Thu, 27 May 2021, 11:10 am UTC

Bank of Korea Gov. Lee Ju-yeol is concerned that the volatility of crypto prices could damage the finances of South Korean individuals who are engaged in trading at leverage.

Bank of Korea Changwon / Image by: Wikimedia Commons

Bank of Korea expressed its concern about the negative impact leveraged crypto trading might have on individual traders and the country’s financial system as a whole.

Bank of Korea Gov. Lee Ju-yeol is concerned that the volatility of crypto prices could damage the finances of South Korean individuals who are engaged in trading at leverage. “An excessive level of leveraged cryptocurrency trading puts households at risk of financial damages considering the instability of (cryptocurrency),” Lee said at a press conference held after a monetary policy committee meeting on Thursday, the Korea Herald reported.

Leverage or margin trading is where traders use borrowed funds from a broker to increase their trading position beyond their available balance. However, this technique could amplify both profits and losses and could be tricky to execute in highly volatile markets such as cryptocurrency.

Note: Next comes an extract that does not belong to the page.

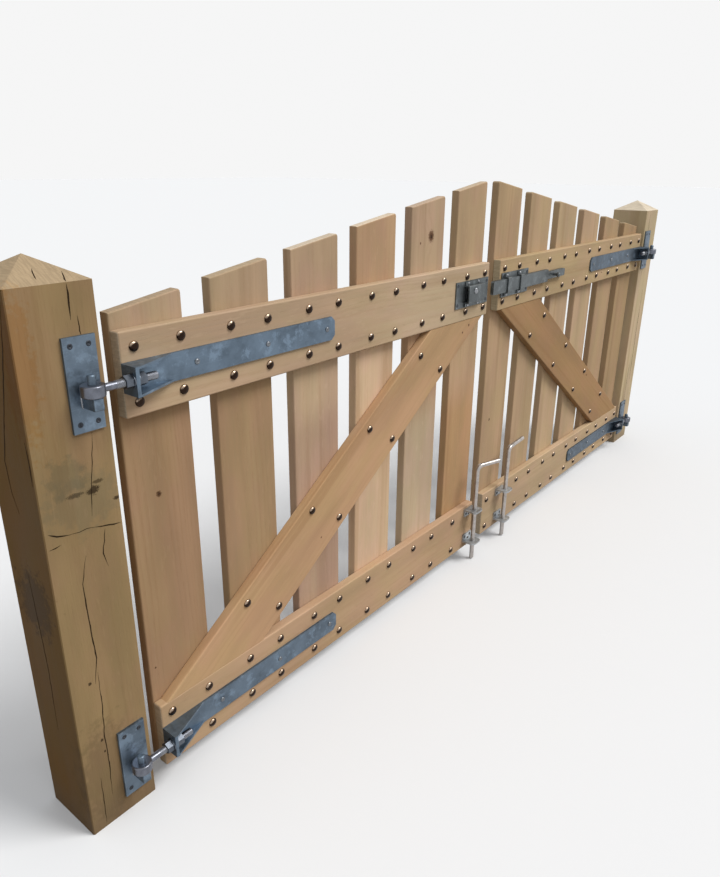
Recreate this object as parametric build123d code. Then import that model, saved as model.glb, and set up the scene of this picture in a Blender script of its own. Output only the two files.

Aside from the risks to retail traders, Lee is concerned that it might even affect the nation’s financial system. “We expect (the increasing amount of crypto trading) to have a negative impact on the financial system in any respect,” the central bank governor added.

Lee said that the Bank of Korea will closely monitor the transaction of financial institutions associated with leveraged trading. This could mean that the monetary authority might put a cap on loans to such entities to prevent defaults that could cause a spillover effect on the banking system.

South Korea has one of the highest crypto adoption rates in the world. In fact, an increasing number of young Koreans are quitting their jobs to focus on crypto trading.

Many South Korean employees in their 20’s and 30’s are actively involved in crypto trading. Experts say that these young workers were lured into the high-risk world of digital assets trading due to the rising housing prices, making it seemingly impossible for them to own their homes.

“I face the reality of being unable to afford my own home no matter how hard I save up my salary,” one employee in his 30’s said. “Despite severe volatility, there is no other way than cryptocurrency investments for me to accumulate wealth.”

The trend is especially pronounced in the tech sector, which forced some firms to offer perks to retain their young workers. “Most employees of IT companies in this area invest in cryptocurrency, and we're seeing workers quit after making more profits from their cybercash investments than their jobs,” a team leader working at a tech company revealed. “This is one of the reasons that IT companies have recently rushed to give big pay rises to their staff.